**STORED DATA**
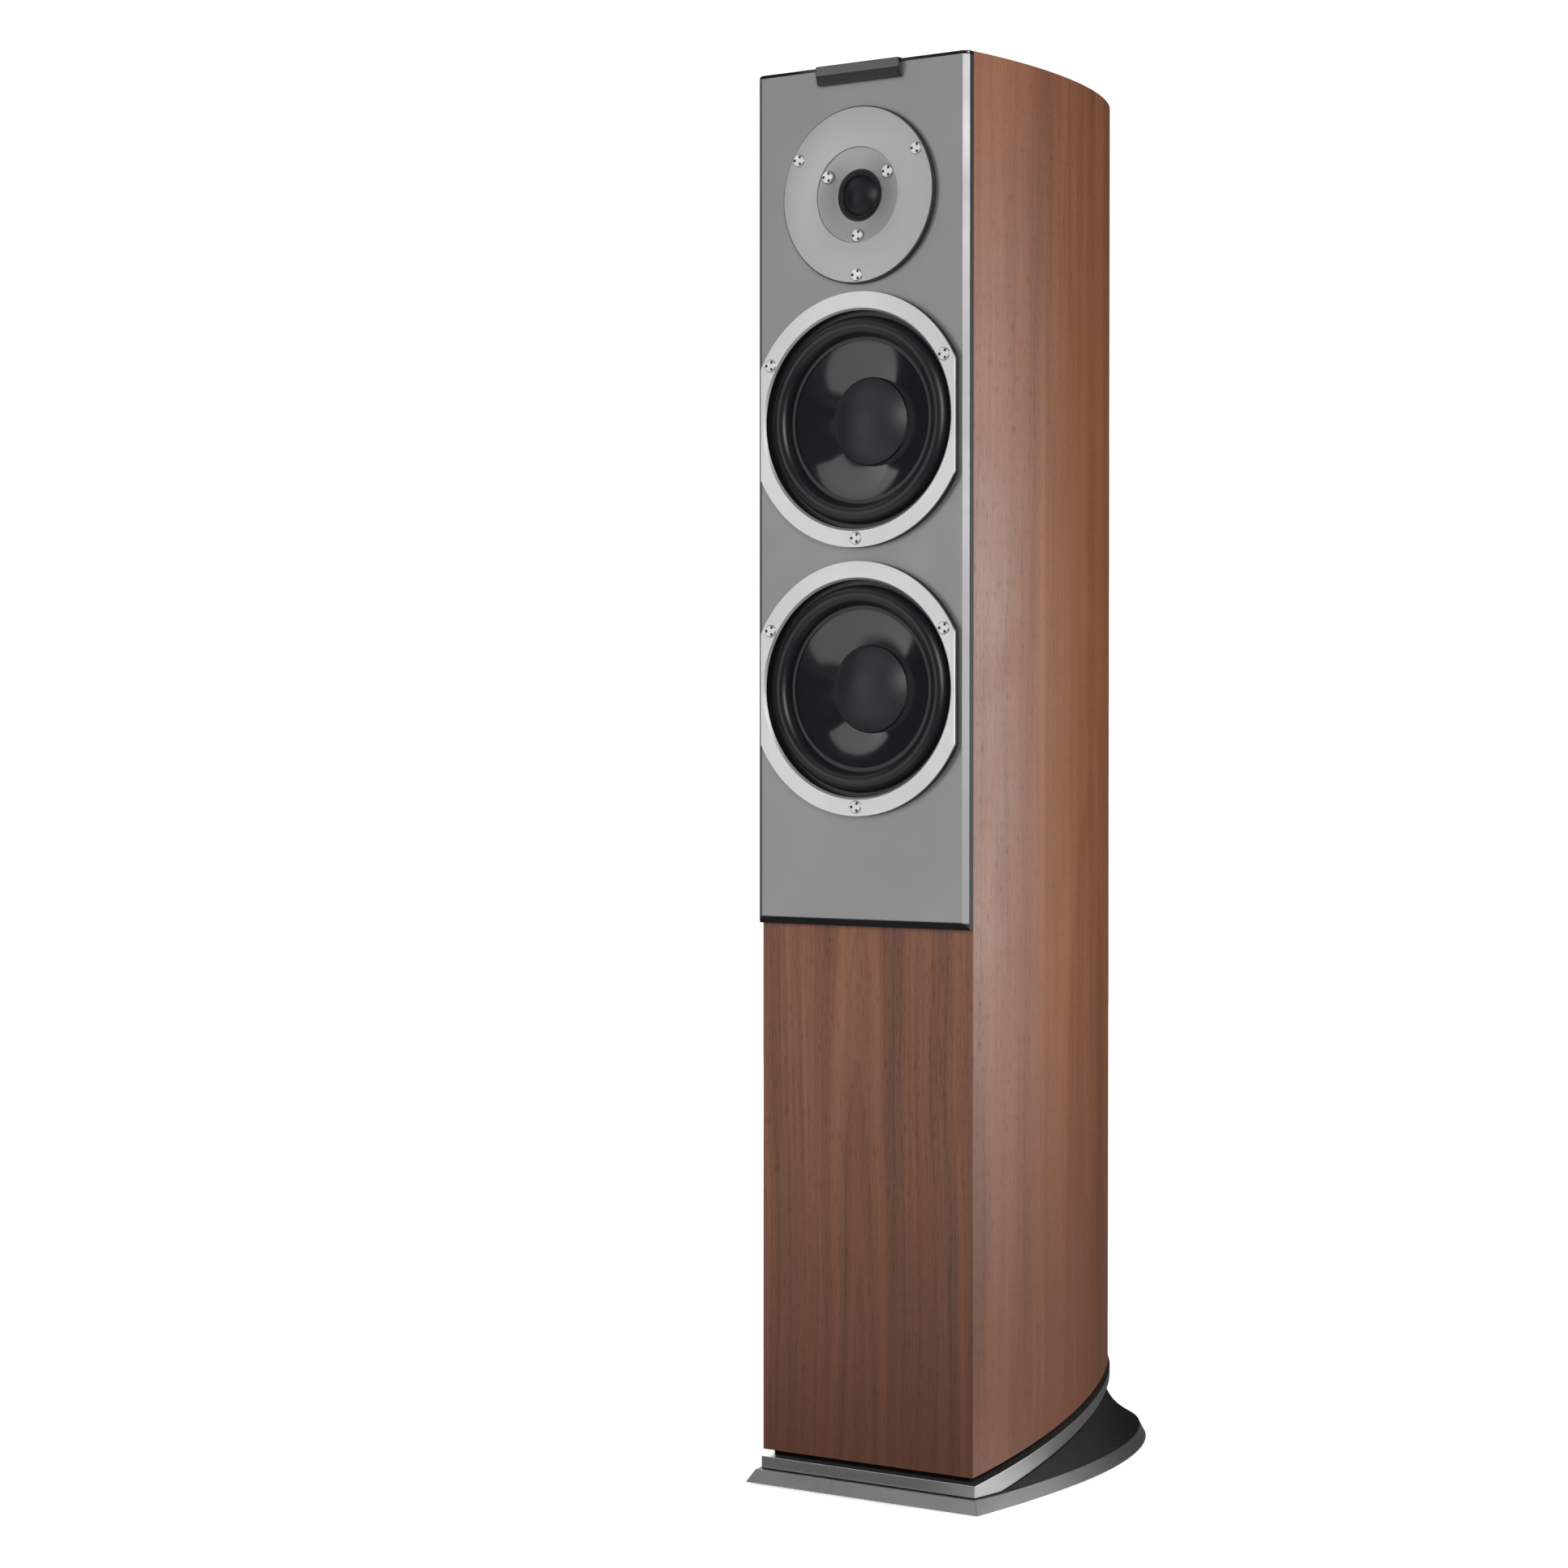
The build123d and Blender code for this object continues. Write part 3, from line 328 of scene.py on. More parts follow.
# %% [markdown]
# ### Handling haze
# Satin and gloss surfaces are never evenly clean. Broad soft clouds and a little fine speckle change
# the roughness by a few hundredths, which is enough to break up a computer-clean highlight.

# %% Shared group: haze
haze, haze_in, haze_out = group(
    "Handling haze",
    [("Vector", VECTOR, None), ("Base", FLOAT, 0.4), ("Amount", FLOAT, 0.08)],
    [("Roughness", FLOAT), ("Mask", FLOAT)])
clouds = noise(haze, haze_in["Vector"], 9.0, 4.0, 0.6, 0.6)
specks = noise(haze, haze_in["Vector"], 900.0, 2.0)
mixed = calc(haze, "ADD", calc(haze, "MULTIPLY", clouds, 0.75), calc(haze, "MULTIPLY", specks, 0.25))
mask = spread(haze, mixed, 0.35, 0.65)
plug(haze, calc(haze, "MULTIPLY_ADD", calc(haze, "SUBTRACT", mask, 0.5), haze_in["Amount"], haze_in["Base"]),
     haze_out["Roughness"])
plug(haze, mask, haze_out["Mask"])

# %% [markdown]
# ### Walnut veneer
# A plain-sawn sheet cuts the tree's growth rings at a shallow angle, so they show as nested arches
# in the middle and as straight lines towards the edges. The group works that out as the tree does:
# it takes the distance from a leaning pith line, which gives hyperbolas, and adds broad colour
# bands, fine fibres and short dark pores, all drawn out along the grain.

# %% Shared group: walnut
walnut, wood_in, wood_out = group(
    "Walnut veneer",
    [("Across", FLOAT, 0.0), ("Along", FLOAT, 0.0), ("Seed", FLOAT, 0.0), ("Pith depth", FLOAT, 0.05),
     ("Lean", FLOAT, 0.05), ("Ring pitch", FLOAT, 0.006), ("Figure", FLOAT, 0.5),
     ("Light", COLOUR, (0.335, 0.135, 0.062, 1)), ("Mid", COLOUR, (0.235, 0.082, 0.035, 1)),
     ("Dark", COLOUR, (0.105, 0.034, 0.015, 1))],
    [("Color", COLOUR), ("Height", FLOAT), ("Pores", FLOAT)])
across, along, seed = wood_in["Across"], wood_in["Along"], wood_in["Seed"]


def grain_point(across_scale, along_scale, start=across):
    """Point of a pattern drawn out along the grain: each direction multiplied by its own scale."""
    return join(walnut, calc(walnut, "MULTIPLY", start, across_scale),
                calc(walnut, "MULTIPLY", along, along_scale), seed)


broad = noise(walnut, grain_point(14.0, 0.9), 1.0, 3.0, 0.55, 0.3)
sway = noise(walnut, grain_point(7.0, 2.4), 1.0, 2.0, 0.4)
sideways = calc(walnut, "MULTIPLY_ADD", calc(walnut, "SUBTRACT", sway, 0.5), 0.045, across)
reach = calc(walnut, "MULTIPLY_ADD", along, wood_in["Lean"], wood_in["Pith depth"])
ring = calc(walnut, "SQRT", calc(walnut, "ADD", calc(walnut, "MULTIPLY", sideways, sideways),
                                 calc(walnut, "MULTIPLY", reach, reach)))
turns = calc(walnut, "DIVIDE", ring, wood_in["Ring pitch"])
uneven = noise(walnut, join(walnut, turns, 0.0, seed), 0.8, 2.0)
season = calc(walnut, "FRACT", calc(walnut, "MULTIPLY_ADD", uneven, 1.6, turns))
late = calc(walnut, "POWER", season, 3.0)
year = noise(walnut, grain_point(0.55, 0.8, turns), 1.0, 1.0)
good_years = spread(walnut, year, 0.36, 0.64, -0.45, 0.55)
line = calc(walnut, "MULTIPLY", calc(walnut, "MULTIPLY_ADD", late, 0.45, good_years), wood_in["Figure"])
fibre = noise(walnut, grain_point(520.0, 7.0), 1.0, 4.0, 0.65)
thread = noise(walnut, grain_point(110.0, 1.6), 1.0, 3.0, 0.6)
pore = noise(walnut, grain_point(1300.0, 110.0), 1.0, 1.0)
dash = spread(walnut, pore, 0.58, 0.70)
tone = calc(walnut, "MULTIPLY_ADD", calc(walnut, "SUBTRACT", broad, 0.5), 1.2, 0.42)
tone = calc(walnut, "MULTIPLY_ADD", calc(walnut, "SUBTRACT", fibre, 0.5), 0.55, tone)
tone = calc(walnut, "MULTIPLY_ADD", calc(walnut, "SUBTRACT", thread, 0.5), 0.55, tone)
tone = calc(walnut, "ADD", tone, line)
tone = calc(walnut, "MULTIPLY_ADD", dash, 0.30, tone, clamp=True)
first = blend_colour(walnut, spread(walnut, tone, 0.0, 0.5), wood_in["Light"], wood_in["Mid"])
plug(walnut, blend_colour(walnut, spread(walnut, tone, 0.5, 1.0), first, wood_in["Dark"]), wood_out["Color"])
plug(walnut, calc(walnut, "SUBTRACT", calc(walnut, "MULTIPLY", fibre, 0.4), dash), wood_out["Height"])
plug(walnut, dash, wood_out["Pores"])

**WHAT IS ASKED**
Beginning at the top of the data, please return every line until and including the line containing "# the roughness", copied exactly, and nothing past it.

**EXPECTED OUTPUT**
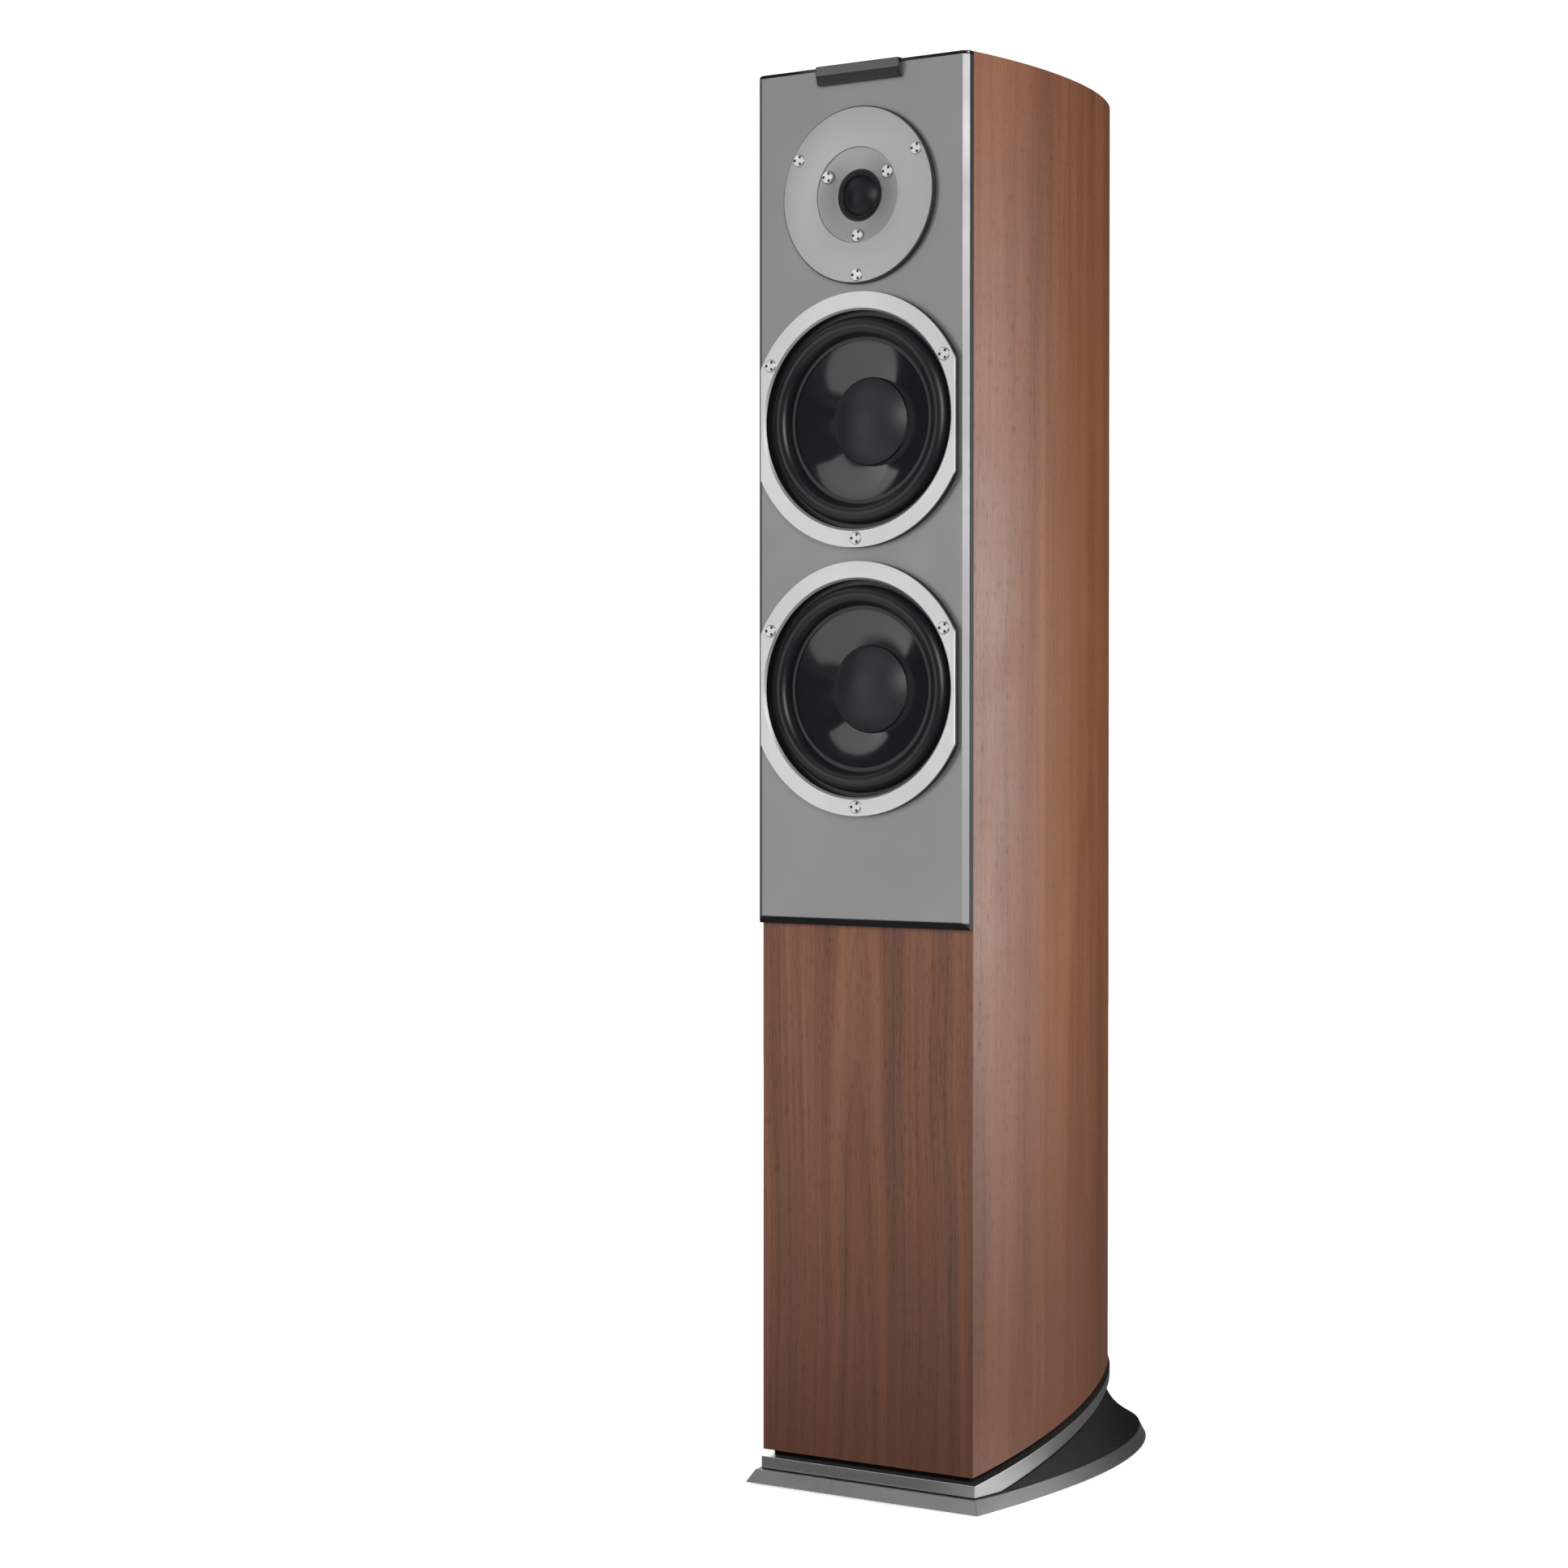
The build123d and Blender code for this object continues. Write part 3, from line 328 of scene.py on. More parts follow.
# %% [markdown]
# ### Handling haze
# Satin and gloss surfaces are never evenly clean. Broad soft clouds and a little fine speckle change
# the roughness by a few hundredths, which is enough to break up a computer-clean highlight.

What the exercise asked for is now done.